Day 2: Slide Deck + Giving and Receiving Feedback
Lesson Overview
| Time | 50 minutes |
| Objectives | Build a slide deck for the Pitching Investors team project; complete the H&L Powerskills Giving and Receiving Feedback module |
| TEKS | d(4)(B), d(4)(C) |
| Deliverable | Team slide deck draft + Powerskills Feedback module reflection |
| Materials | Chromebooks, H&L Workbook (Ch 5, pp. 84-85 Pitching Investors continued), H&L Powerskills Workbook (Giving and Receiving Feedback, pp. 22-24), Google Slides |
Warm-Up (5 min)
WARM-UP: Think of a time someone gave you feedback that helped you improve. What made it useful, was it the words they used, the timing, the way they said it, or what?
Take 3-4 student responses. Bridge to today: feedback is a skill. Bad feedback is vague or hurtful. Good feedback is specific and actionable. Today's Powerskills module trains both halves, giving feedback and receiving it.
Activity 1: Pitching Investors — Marketing Ideas + Slide Deck (25 min)
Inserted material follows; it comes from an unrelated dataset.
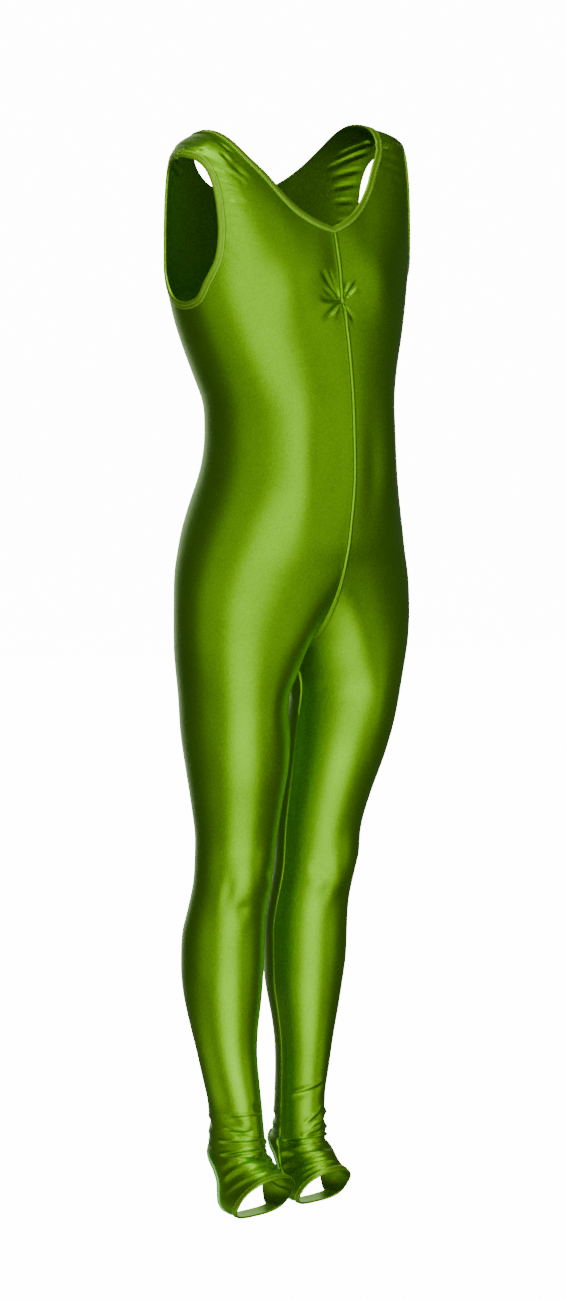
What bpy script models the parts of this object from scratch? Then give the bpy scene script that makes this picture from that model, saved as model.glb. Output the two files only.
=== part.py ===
"""Sleeveless V-neck dance catsuit with stirrup feet, held in the hollow form in which it is worn.

Each half is cut in one, from the centre front round the side to the centre back, with its leg and stirrup.
Heights are measured up from the soles and the origin is midway between the tops of the two shoulder straps.
The figure faces -Y and its left is +X. All sizes are in metres and angles in degrees.
"""

import math

import bmesh
import bpy
import numpy as np
from mathutils import Vector
from mathutils.bvhtree import BVHTree

# Driving sizes
SHOULDER_HEIGHT = 1.065
CHEST_LINE = 0.945
CROTCH_HEIGHT = 0.570
CROTCH_RISE = 0.100
CROTCH_CENTRE = 0.064
ANKLE_HEIGHT = 0.060
FOOT_PIVOT_Y = -0.052
CLOTH = 0.0015
SEAM_GAP = 0.0003
HALF_GAP = SEAM_GAP / 2
WELD_REACH = 0.0006

# Sections of the body and leg: the x of the outer side and of the loop's centre, the half width of its
# inner side, the y of its middle, its depth to the front and back, how square its corners are, and how far
# its inner back and inner front corners stand out
BODY = (
    ("height", "outer", "centre", "inner", "middle", "front", "back", "corner", "inner_back", "inner_front"),
    (0.060, 0.0640, 0.0385, 0.0255, 0.0245, 0.0345, 0.0360, 2.0, -0.0030, 0.0000),
    (0.080, 0.0635, 0.0390, 0.0245, 0.0255, 0.0325, 0.0330, 2.0, -0.0030, 0.0000),
    (0.105, 0.0645, 0.0400, 0.0240, 0.0265, 0.0315, 0.0315, 2.0, -0.0030, 0.0000),
    (0.130, 0.0700, 0.0440, 0.0260, 0.0275, 0.0320, 0.0320, 2.0, -0.0025, 0.0000),
    (0.160, 0.0768, 0.0483, 0.0285, 0.0290, 0.0330, 0.0330, 2.0, -0.0010, 0.0000),
    (0.190, 0.0835, 0.0507, 0.0328, 0.0303, 0.0365, 0.0375, 2.0, 0.0000, 0.0000),
    (0.220, 0.0890, 0.0515, 0.0375, 0.0312, 0.0410, 0.0430, 2.0, 0.0005, 0.0000),
    (0.250, 0.0923, 0.0525, 0.0398, 0.0300, 0.0430, 0.0455, 2.0, 0.0010, 0.0000),
    (0.280, 0.0925, 0.0525, 0.0400, 0.0290, 0.0435, 0.0445, 2.0, 0.0020, 0.0000),
    (0.310, 0.0910, 0.0527, 0.0383, 0.0220, 0.0400, 0.0410, 2.0, 0.0040, 0.0000),
    (0.340, 0.0915, 0.0533, 0.0382, 0.0120, 0.0395, 0.0410, 2.0, 0.0060, 0.0000),
    (0.380, 0.0926, 0.0534, 0.0392, 0.0072, 0.0410, 0.0420, 2.0, 0.0060, 0.0000),
    (0.420, 0.1000, 0.0565, 0.0435, 0.0017, 0.0465, 0.0475, 2.0, 0.0040, 0.0000),
    (0.460, 0.1105, 0.0612, 0.0493, -0.0050, 0.0530, 0.0535, 2.0, 0.0020, 0.0000),
    (0.500, 0.1190, 0.0655, 0.0535, -0.0095, 0.0575, 0.0580, 2.0, 0.0000, -0.0035),
    (0.530, 0.1225, 0.0675, 0.0535, -0.0123, 0.0590, 0.0590, 2.0, 0.0000, -0.0080),
    (0.570, 0.1282, 0.0640, 0.0638, -0.0155, 0.0620, 0.0660, 2.05, 0.0000, 0.0000),
    (0.600, 0.1300, 0.0640, 0.0638, -0.0175, 0.0655, 0.0725, 2.1, 0.0000, 0.0000),
    (0.630, 0.1290, 0.0640, 0.0638, -0.0170, 0.0720, 0.0795, 2.1, 0.0000, 0.0000),
    (0.660, 0.1235, 0.0640, 0.0638, -0.0160, 0.0795, 0.0910, 2.1, 0.0000, 0.0000),
    (0.690, 0.1155, 0.0640, 0.0638, -0.0170, 0.0860, 0.0945, 2.1, 0.0000, 0.0000),
    (0.720, 0.1065, 0.0640, 0.0638, -0.0205, 0.0870, 0.0925, 2.1, 0.0000, 0.0000),
    (0.750, 0.0990, 0.0640, 0.0638, -0.0245, 0.0860, 0.0860, 2.1, 0.0000, 0.0000),
    (0.780, 0.0960, 0.0640, 0.0638, -0.0260, 0.0840, 0.0820, 2.1, 0.0000, 0.0000),
    (0.810, 0.0955, 0.0640, 0.0638, -0.0250, 0.0835, 0.0820, 2.1, 0.0000, 0.0000),
    (0.840, 0.1030, 0.0640, 0.0638, -0.0180, 0.0880, 0.0830, 2.1, 0.0000, 0.0000),
    (0.870, 0.1130, 0.0640, 0.0638, -0.0130, 0.0890, 0.0835, 2.15, 0.0000, 0.0000),
    (0.900, 0.1220, 0.0640, 0.0638, -0.0095, 0.0870, 0.0830, 2.2, 0.0000, 0.0000),
    (0.930, 0.1295, 0.0640, 0.0638, -0.0080, 0.0830, 0.0810, 2.2, 0.0000, 0.0000),
    (0.945, 0.1320, 0.0640, 0.0638, -0.0075, 0.0825, 0.0800, 2.2, 0.0000, 0.0000),
)

# Shoulders, across the body: the ridge's height and y, and how square the profile from the chest line up to
# it is, front and back
SHOULDER = (
    ("across", "ridge_height", "ridge_y", "front_square", "back_square"),
    (0.000, 1.0900, 0.0020, 1.40, 2.0),
    (0.035, 1.0880, 0.0015, 1.48, 2.0),
    (0.065, 1.0830, 0.0005, 1.80, 2.2),
    (0.091, 1.0772, -0.0005, 2.35, 2.5),
    (0.107, 1.0727, -0.0030, 3.00, 2.8),
    (0.125, 1.0640, -0.0075, 4.20, 3.4),
    (0.136, 1.0565, -0.0095, 5.00, 3.8),
)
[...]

Source: H&L Workbook Ch 5, pp. 84-85, "Pitching Investors" Steps 3-4
Teams continue their Pitching Investors project from Day 1. Today they complete two workbook steps:
Step 3: Create Your Marketing Ideas (10 min)
Using the workbook space (Ch 5, p. 84) or a digital tool, each team creates:
- A logo for the business (sketch in Canva or Google Drawings)
- A slogan: short, catchy phrase
- A promotion plan: How will you advertise? Social media? Influencer partnerships? Traditional ads? Events? Direct sales?
Each team must pick a real distribution channel that matches their target audience. A pet food brand might use Instagram + dog parks. A sports app might partner with local rec leagues. A food truck might use TikTok and a presence at school events.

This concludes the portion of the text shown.